_Aim of the exercise_. Each line below should be quoted exactly, please.

_Dataset extract_.
_ _ _ _ _ _ _

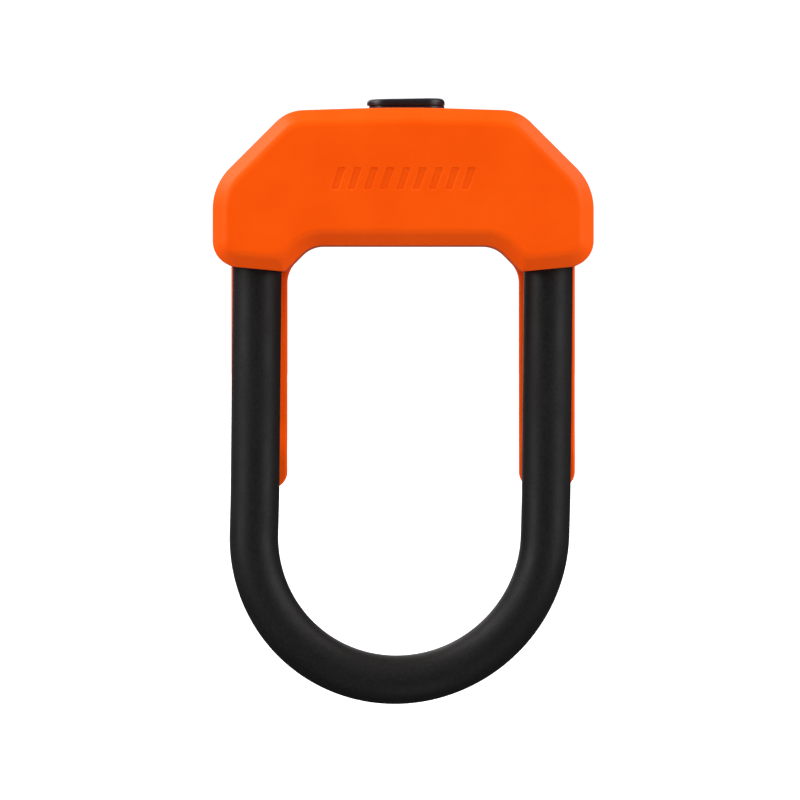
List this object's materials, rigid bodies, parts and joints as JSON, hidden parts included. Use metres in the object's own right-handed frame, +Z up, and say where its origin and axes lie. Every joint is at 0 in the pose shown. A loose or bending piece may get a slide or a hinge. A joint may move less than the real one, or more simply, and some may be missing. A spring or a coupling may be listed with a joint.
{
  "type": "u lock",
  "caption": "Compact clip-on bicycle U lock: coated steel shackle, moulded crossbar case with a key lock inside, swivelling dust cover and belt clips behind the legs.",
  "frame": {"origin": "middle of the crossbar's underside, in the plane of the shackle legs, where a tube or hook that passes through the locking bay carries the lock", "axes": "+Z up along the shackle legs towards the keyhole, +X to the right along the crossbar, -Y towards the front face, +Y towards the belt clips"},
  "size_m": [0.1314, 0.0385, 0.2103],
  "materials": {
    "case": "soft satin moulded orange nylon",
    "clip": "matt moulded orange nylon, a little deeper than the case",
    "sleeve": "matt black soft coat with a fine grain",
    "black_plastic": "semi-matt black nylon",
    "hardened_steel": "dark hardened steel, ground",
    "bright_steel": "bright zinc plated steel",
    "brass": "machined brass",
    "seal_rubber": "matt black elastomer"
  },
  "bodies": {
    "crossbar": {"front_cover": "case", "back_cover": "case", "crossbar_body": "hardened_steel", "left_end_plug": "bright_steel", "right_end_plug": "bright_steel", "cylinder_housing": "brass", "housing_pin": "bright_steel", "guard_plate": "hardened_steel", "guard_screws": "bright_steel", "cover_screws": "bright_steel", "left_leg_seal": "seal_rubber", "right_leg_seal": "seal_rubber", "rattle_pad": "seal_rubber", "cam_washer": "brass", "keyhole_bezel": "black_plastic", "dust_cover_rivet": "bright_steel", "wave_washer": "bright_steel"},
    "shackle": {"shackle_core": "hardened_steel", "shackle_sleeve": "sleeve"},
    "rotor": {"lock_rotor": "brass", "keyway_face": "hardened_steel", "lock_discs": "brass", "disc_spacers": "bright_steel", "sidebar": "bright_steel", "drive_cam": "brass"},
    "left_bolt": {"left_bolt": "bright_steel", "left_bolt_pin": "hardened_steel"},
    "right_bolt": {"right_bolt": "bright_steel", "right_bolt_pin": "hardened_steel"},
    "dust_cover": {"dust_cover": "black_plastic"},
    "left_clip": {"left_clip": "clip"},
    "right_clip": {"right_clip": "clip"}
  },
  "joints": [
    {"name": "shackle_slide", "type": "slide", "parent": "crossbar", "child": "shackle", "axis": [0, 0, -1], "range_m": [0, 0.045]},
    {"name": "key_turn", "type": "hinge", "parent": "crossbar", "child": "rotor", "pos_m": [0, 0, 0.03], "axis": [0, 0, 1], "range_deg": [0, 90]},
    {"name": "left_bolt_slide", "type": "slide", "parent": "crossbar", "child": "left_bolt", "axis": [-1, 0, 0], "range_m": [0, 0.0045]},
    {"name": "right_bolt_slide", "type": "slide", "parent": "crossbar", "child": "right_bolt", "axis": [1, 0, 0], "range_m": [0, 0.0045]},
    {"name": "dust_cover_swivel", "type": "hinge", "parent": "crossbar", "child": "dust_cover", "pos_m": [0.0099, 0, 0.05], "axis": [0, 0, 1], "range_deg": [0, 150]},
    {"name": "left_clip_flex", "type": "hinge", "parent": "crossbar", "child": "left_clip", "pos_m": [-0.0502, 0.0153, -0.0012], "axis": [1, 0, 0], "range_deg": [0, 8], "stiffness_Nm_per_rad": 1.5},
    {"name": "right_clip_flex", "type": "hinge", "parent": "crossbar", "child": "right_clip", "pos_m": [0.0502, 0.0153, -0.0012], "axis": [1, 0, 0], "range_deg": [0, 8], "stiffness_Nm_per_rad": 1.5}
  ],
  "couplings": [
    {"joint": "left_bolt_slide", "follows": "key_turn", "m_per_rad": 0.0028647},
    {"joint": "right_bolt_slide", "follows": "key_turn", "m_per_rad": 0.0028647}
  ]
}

_ _ _ _ _ _ _

_Expected output_.
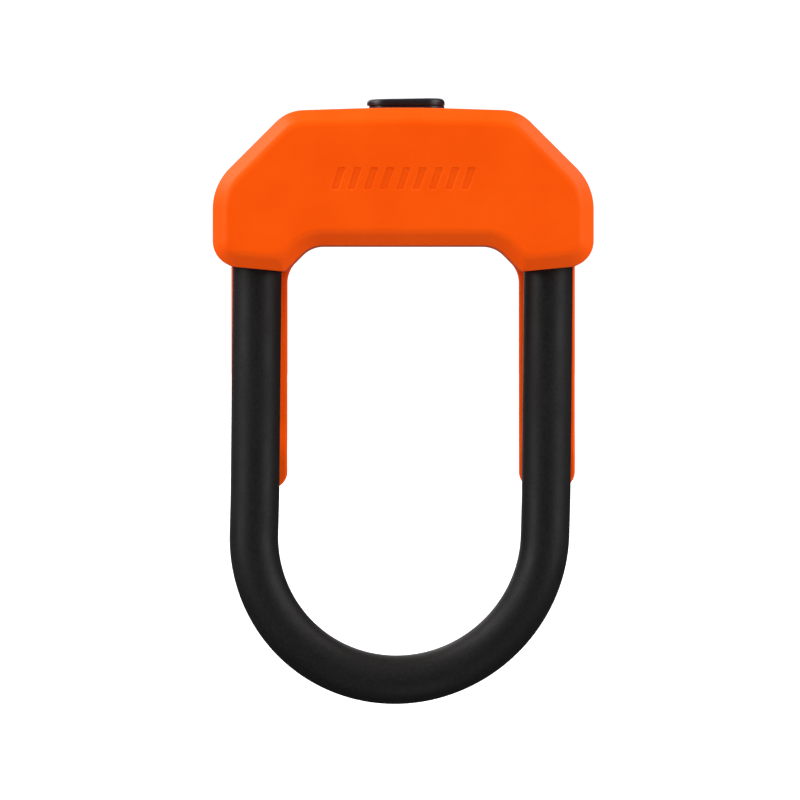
List this object's materials, rigid bodies, parts and joints as JSON, hidden parts included. Use metres in the object's own right-handed frame, +Z up, and say where its origin and axes lie. Every joint is at 0 in the pose shown. A loose or bending piece may get a slide or a hinge. A joint may move less than the real one, or more simply, and some may be missing. A spring or a coupling may be listed with a joint.
{
  "type": "u lock",
  "caption": "Compact clip-on bicycle U lock: coated steel shackle, moulded crossbar case with a key lock inside, swivelling dust cover and belt clips behind the legs.",
  "frame": {"origin": "middle of the crossbar's underside, in the plane of the shackle legs, where a tube or hook that passes through the locking bay carries the lock", "axes": "+Z up along the shackle legs towards the keyhole, +X to the right along the crossbar, -Y towards the front face, +Y towards the belt clips"},
  "size_m": [0.1314, 0.0385, 0.2103],
  "materials": {
    "case": "soft satin moulded orange nylon",
    "clip": "matt moulded orange nylon, a little deeper than the case",
    "sleeve": "matt black soft coat with a fine grain",
    "black_plastic": "semi-matt black nylon",
    "hardened_steel": "dark hardened steel, ground",
    "bright_steel": "bright zinc plated steel",
    "brass": "machined brass",
    "seal_rubber": "matt black elastomer"
  },
  "bodies": {
    "crossbar": {"front_cover": "case", "back_cover": "case", "crossbar_body": "hardened_steel", "left_end_plug": "bright_steel", "right_end_plug": "bright_steel", "cylinder_housing": "brass", "housing_pin": "bright_steel", "guard_plate": "hardened_steel", "guard_screws": "bright_steel", "cover_screws": "bright_steel", "left_leg_seal": "seal_rubber", "right_leg_seal": "seal_rubber", "rattle_pad": "seal_rubber", "cam_washer": "brass", "keyhole_bezel": "black_plastic", "dust_cover_rivet": "bright_steel", "wave_washer": "bright_steel"},
    "shackle": {"shackle_core": "hardened_steel", "shackle_sleeve": "sleeve"},
    "rotor": {"lock_rotor": "brass", "keyway_face": "hardened_steel", "lock_discs": "brass", "disc_spacers": "bright_steel", "sidebar": "bright_steel", "drive_cam": "brass"},
    "left_bolt": {"left_bolt": "bright_steel", "left_bolt_pin": "hardened_steel"},
    "right_bolt": {"right_bolt": "bright_steel", "right_bolt_pin": "hardened_steel"},
    "dust_cover": {"dust_cover": "black_plastic"},
    "left_clip": {"left_clip": "clip"},
    "right_clip": {"right_clip": "clip"}
  },
  "joints": [
    {"name": "shackle_slide", "type": "slide", "parent": "crossbar", "child": "shackle", "axis": [0, 0, -1], "range_m": [0, 0.045]},
    {"name": "key_turn", "type": "hinge", "parent": "crossbar", "child": "rotor", "pos_m": [0, 0, 0.03], "axis": [0, 0, 1], "range_deg": [0, 90]},
    {"name": "left_bolt_slide", "type": "slide", "parent": "crossbar", "child": "left_bolt", "axis": [-1, 0, 0], "range_m": [0, 0.0045]},
    {"name": "right_bolt_slide", "type": "slide", "parent": "crossbar", "child": "right_bolt", "axis": [1, 0, 0], "range_m": [0, 0.0045]},
    {"name": "dust_cover_swivel", "type": "hinge", "parent": "crossbar", "child": "dust_cover", "pos_m": [0.0099, 0, 0.05], "axis": [0, 0, 1], "range_deg": [0, 150]},
    {"name": "left_clip_flex", "type": "hinge", "parent": "crossbar", "child": "left_clip", "pos_m": [-0.0502, 0.0153, -0.0012], "axis": [1, 0, 0], "range_deg": [0, 8], "stiffness_Nm_per_rad": 1.5},
    {"name": "right_clip_flex", "type": "hinge", "parent": "crossbar", "child": "right_clip", "pos_m": [0.0502, 0.0153, -0.0012], "axis": [1, 0, 0], "range_deg": [0, 8], "stiffness_Nm_per_rad": 1.5}
  ],
  "couplings": [
    {"joint": "left_bolt_slide", "follows": "key_turn", "m_per_rad": 0.0028647},
    {"joint": "right_bolt_slide", "follows": "key_turn", "m_per_rad": 0.0028647}
  ]
}